Furthermore, the decision mandates utility companies to adopt more diligent billing practices, ensuring that all charges are timely and consistently communicated to consumers to avoid similar legal challenges.
Complex Concepts Simplified
Section 56(2) of the Electricity Act, 2003
This provision limits the recovery of any sums other than electricity charges to a period of two years from when the amount first became due. It mandates that unless these additional charges are continuously shown as arrears in billing statements, they cannot be legally enforced beyond this period.
Late Payment Surcharges
These are additional fees imposed by utility companies when consumers fail to pay their bills by the due date. While intended to encourage timely payments, their enforceability is subject to statutory limitations, as highlighted in this case.

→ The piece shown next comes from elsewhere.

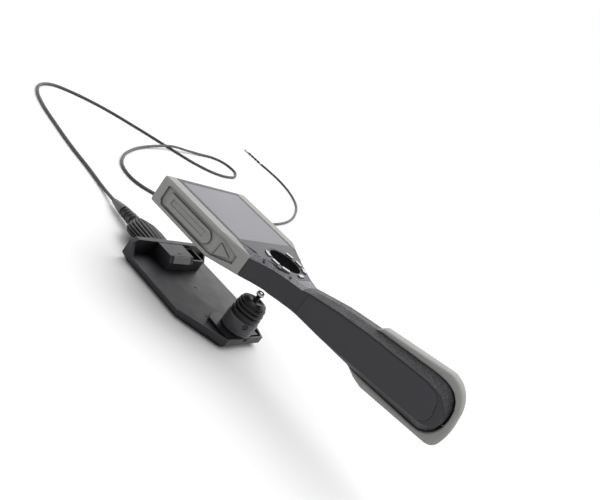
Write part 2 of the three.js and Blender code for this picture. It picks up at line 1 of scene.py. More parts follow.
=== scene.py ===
"""Looks of the inspection camera: a paddle display unit held over its probe module,
whose insertion tube lies in loops on the floor. Metres, +Z up, +Y towards the display's top end."""

import math

import bmesh
import bpy
from mathutils import Matrix, Vector


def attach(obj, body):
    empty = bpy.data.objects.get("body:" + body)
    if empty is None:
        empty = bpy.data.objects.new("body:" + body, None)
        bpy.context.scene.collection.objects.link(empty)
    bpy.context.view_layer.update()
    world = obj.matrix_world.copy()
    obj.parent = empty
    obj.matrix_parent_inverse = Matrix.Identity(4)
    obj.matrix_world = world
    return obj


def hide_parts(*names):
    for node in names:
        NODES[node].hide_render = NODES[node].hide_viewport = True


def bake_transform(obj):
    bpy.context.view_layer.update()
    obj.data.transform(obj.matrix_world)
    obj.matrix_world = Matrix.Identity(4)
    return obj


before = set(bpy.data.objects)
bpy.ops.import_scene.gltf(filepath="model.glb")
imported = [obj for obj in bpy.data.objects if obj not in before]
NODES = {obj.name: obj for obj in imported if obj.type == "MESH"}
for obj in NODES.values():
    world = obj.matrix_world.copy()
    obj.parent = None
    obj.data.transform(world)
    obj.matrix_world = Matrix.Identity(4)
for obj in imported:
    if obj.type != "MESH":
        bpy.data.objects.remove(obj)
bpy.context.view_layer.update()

# ---- sizes shared with the CAD source, in millimetres ----
MM = 0.001
ORIGIN_Y = 127.44
FRONT_Z = 105.0
STICK = (0.0, -130.0)
BOOT_START = (-18.0, 0.3, 18.5)
SLEEVE_END = (3.0, 103.0, 6.5)
TUBE_R = 2.25
TUBE_REST = TUBE_R + 0.05
TUBE_GAP = 0.3
TIP = (728.0, 421.0)
LINK_LENGTH = 10.2
LINK_GAP = 0.4
LINK_FACE_R = 0.76
COLLAR_LENGTH = 6.0
# The lying tube as (x, y), with a height where it leaves the floor.
ROUTE = [
    (11, 134, 3.1), (19, 178, 2.4), (26, 235), (36, 290), (48, 345), (64, 388), (90, 424), (128, 444),
    (172, 439), (222, 417), (272, 377), (319, 333), (354, 302), (394, 284), (440, 282),
    (482, 295), (508, 322), (500, 347), (468, 356, 2.4), (424, 351, 2.8), (372, 343, 4.8), (319, 333, 7.8),
    (268, 320, 4.8), (226, 305, 2.7), (178, 280, 2.4), (134, 248), (105, 212), (100, 178), (118, 153),
    (156, 140), (230, 130), (330, 124), (430, 133), (520, 158), (600, 197), (665, 243),
    (710, 298), (730, 350), (731, 390), (TIP[0], TIP[1] - COLLAR_LENGTH - 2 * TUBE_GAP),
]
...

Continuous Billing as Arrears
For a sum to remain recoverable beyond the two-year limitation, it must be regularly and consistently reflected as outstanding arrears in subsequent billing statements. This continuity substantiates the ongoing liability of the consumer for the amount.
Conclusion
The Calcutta High Court's ruling in Abdul Hamid v. West Bengal State Electricity Distribution Company Limited establishes a crucial legal benchmark concerning the recovery of late payment surcharges by electricity distribution entities. By strictly interpreting Section 56(2) of the Electricity Act, 2003, the Court reinforced consumer protections against the imposition of additional charges beyond legally permissible limits.
This judgment underscores the imperative for utility providers to maintain transparent and timely billing practices, ensuring that all additional charges are justifiably and continuously recorded within the statutory timeframe. Simultaneously, it empowers consumers with a clearer understanding of their rights, fostering a more balanced and equitable relationship between utility services and their patrons.
Overall, the decision not only resolves the immediate dispute but also serves as a guiding precedent for future cases, promoting adherence to legislative intent and safeguarding consumer interests within the ambit of electricity supply regulations.